--- begin Material for this task ---
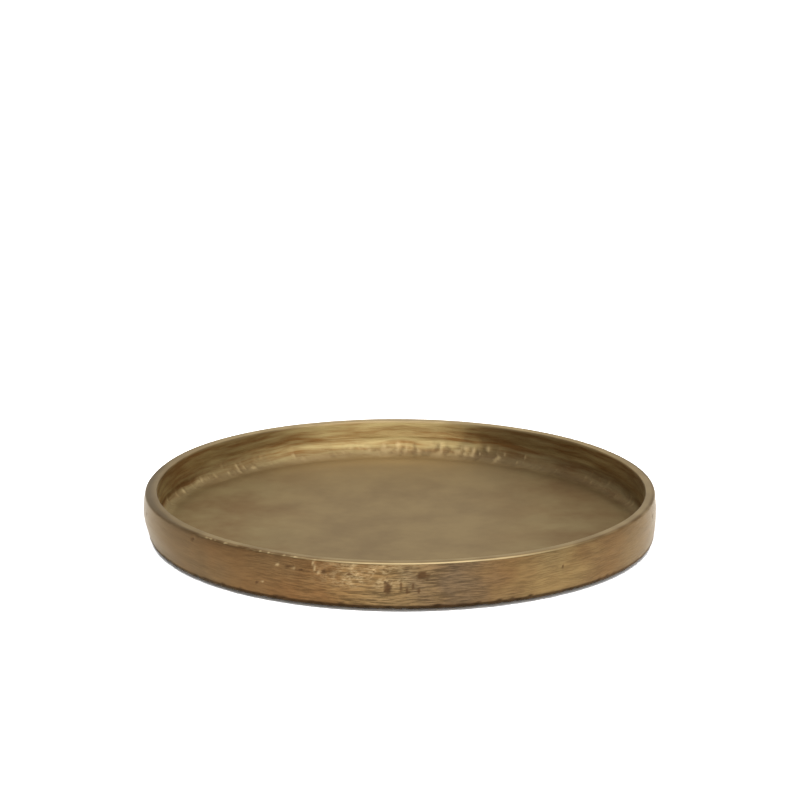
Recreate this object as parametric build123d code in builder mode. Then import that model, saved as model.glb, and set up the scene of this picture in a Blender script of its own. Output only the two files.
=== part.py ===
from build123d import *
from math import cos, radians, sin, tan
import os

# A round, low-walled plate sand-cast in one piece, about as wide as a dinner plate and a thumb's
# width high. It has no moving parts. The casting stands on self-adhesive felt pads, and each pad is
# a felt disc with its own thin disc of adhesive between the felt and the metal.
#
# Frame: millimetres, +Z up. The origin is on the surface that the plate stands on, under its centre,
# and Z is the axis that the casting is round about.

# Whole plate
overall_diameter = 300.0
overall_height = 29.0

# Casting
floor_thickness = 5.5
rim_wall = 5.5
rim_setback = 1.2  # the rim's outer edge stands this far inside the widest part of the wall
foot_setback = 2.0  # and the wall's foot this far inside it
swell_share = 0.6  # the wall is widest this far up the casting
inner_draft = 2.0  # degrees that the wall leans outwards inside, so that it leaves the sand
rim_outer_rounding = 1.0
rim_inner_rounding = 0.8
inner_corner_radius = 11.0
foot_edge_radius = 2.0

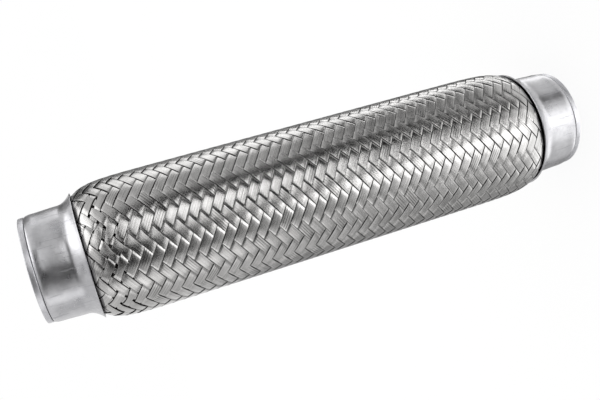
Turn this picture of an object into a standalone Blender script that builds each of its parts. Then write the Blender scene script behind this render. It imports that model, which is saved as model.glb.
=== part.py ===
--- end Material for this task ---
> _Given problem_
State how many lines of the records above contain the word "each", and give only that number.

> _Solution below_
2